The hosteller wanted to be a Career Woman. No ordinary job for her, only a proper high-profile career in Finance would do. She would earn for the rest of us, she said magnanimously. But she made it clear that it would be ALL she would do – no housework or other responsibilities for her. Liberal Feminists of today would have been proud of her. We were too, and grateful to boot!

The third one didn’t have any specific dream but indulged us. She was the practical one amongst us and probably felt it was childish to dream of something that would never transpire. We kept ribbing her about her snotty-nosed kids. It was rather mean on our parts, but we hated the idea of marriage so much that it was unthinkable that one of us accepted it! But the sport that she was, she laughed and protested that she would only have two, and that they would be clean as buttons! We kept the fourth room for her — for the times she might want to take a break from her snotty-nosed brats! And because she was one of foursome and we loved her. We named her the Mother-of-snotty-nosed-kids.

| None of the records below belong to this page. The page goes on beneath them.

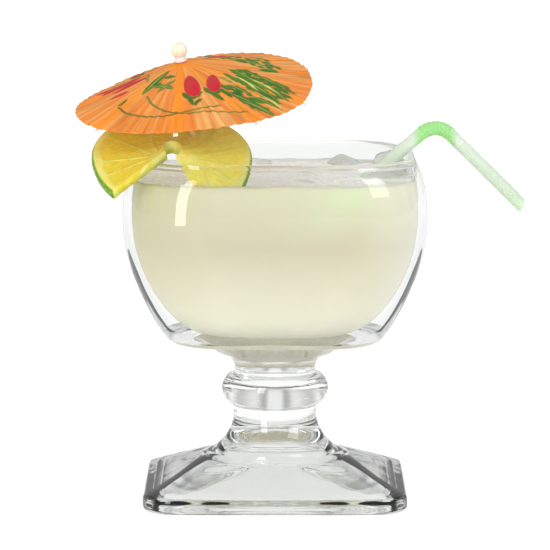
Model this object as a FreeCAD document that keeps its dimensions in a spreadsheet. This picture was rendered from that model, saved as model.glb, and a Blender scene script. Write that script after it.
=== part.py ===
import FreeCAD, Part
import math, os
import Sketcher

# A square-bowled footed glass of cloudy lemonade, with a bendy straw, a slit lime slice on its rim and a paper parasol on a stick.
# Millimetres. Origin: centre of the foot on the table. +Z is up, -Y is the side the slice and the parasol lean towards.

V = FreeCAD.Vector
doc = FreeCAD.newDocument("lemonade_glass")

# ---------------------------------------------------------------- sizes
sheet = doc.addObject("Spreadsheet::Sheet", "Sizes")
row = 0


def size(alias, value):
    """One named size, in millimetres or degrees, in the sheet."""
    global row
    row += 1
    sheet.set("A%d" % row, alias)
    sheet.set("B%d" % row, repr(float(value)))
    sheet.setAlias("B%d" % row, alias)
    VALUES[alias] = float(value)


VALUES = {}
LETTERS = "abcdefghijklmnopq"

# The square sections of the glass, bottom to top: height, half the width, corner radius.
BOWL = [
    (66.8, 39.8, 22.0), (67.2, 41.9, 23.0), (68.4, 43.9, 24.2), (71.2, 46.3, 26.0), (78.2, 50.7, 28.5), (88.9, 55.9, 31.0),
    (99.4, 59.8, 32.0), (109.5, 62.2, 33.0), (119.0, 63.1, 33.0), (129.0, 62.7, 33.0), (137.5, 61.0, 33.0), (145.0, 57.6, 33.0),
]
CAVITY = [
    (69.8, 22.0, 14.0), (70.4, 28.0, 17.5), (72.0, 33.4, 20.5), (76.0, 39.6, 23.5), (82.2, 45.4, 26.5), (90.6, 50.8, 29.0),
    (101.0, 55.3, 30.0), (111.0, 57.8, 30.5), (121.0, 58.7, 30.5), (130.0, 58.5, 30.3), (138.0, 57.1, 30.0), (145.0, 54.2, 29.8), (147.0, 53.2, 29.6),
]
FOOT_EDGE = [
    (0.0, 52.6, 12.5), (0.5, 53.8, 13.3), (1.4, 54.6, 13.8), (3.0, 54.9, 14.0), (5.4, 54.8, 14.0), (6.6, 54.3, 13.7), (7.3, 53.4, 13.2), (7.6, 52.4, 12.8),
]
FOOT_TOP = [
    (7.6, 52.4, 12.8), (9.6, 47.8, 12.8), (12.0, 42.5, 14.0), (14.5, 37.4, 18.0), (16.8, 32.2, 22.0), (18.8, 26.5, 21.5),
]
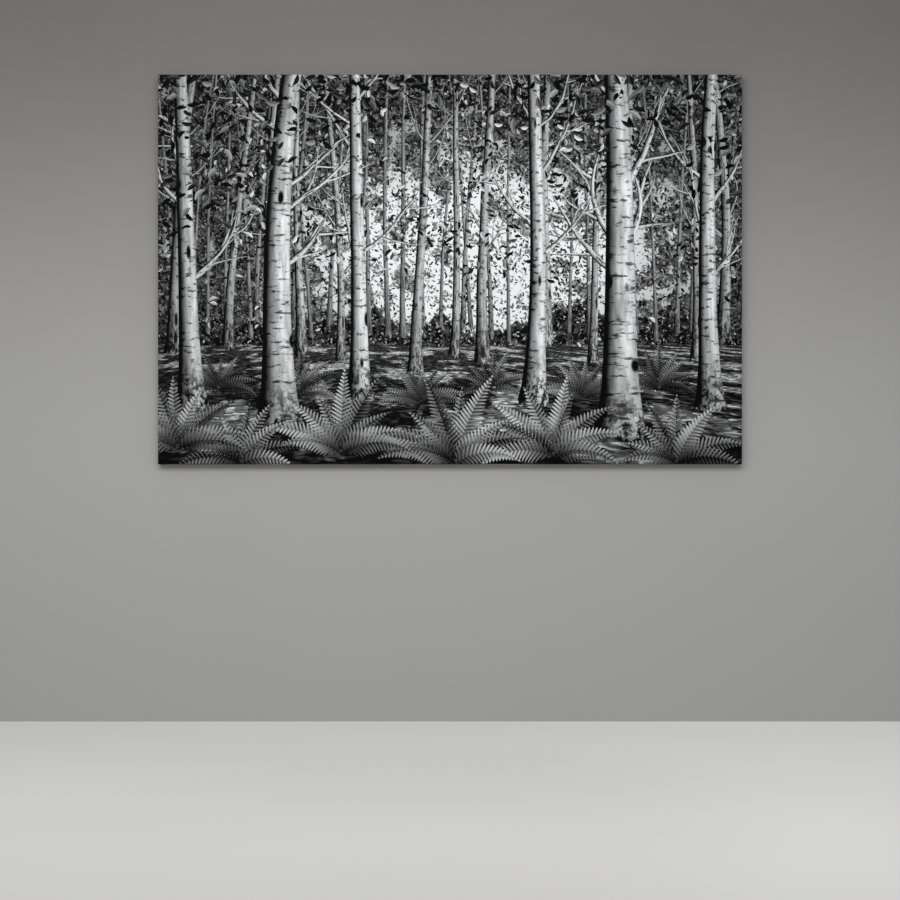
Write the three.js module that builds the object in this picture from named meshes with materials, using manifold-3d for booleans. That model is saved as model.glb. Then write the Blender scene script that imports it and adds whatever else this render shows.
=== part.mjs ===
import * as THREE from "three";
import { mergeVertices } from "three/addons/utils/BufferGeometryUtils.js";
import Module from "manifold-3d";

// A wide picture: cloth stretched over a wooden frame, wrapped round its sides and turned in at the back.
// Millimetres, +Z up. The picture faces -Y. The turned-in cloth lies against the wall, the plane Y = 0.
// The origin is on that plane, in the middle of the cloth turned in along the top edge.

// Overall size
const WIDTH = 2400;
const HEIGHT = 1600;
const DEPTH = 40;

// Cloth
const CLOTH = 0.8; // thickness, with the paint ground
const TURN_IN = 45; // how far the cloth reaches in from the edge at the back
const CLOTH_BEND = 3.6; // outside radius where the cloth goes round a bar
const BEND_STEPS = 4;
const CREASE_WIDTH = 0.8; // the mark of a folded corner
const CREASE_DEPTH = 0.35;

// Clearance between two pieces that touch
const GAP = 0.3;

// Frame bars, mitred at the corners
const BAR_WIDTH = 60;
const BAR_EASE = 1.5; // softened inner edges
const BEAD_WIDTH = 9; // the raised lip that alone carries the cloth
const BEAD_END = 14; // where the slope behind the lip ends
const BAR_FALL = 4; // how far the face behind the lip lies back

// Braces between the bars, and the tongues that hold them
const BRACE_WIDTH = 50;
const BRACE_DEPTH = 22;
const BRACE_SET_IN = 4; // from the wall plane to a brace's back
const TONGUE_WIDTH = 38;
const TONGUE_DEPTH = 10;
const TONGUE_LENGTH = 20;
const MORTISE_SPARE = 1; // room at the end of a tongue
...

I was beginning to feel guilty. While the other two would be supporting us in some way, all I wanted to do was to study, go as high as I could — Doctorate, research… Though the others couldn’t understand my obsession with learning, they supported my dream. They assured me that they would be proud to have a famous intellectual (??!!) for a friend, bless their generous and loving hearts! For my part, I offered (rashly?) to do ALL the cleaning and washing for everyone. I further assuaged my guilt by telling myself that I could work as a Professor, while doing my research…Oh, by the way, they called me the Scholar.

Three years of college flew by. And then life happened.

Our foursome scattered. We were all married around the same time, but didn’t attend each other’s weddings since we had all moved out of Nagpur by that time. Though I met them a couple of times after that, we eventually lost touch. All I know is that our dreams remained just that – an exercise in fantasy by four aspirational teens.

The Mother-of-the-snotty-nosed-kids did have the last laugh after all!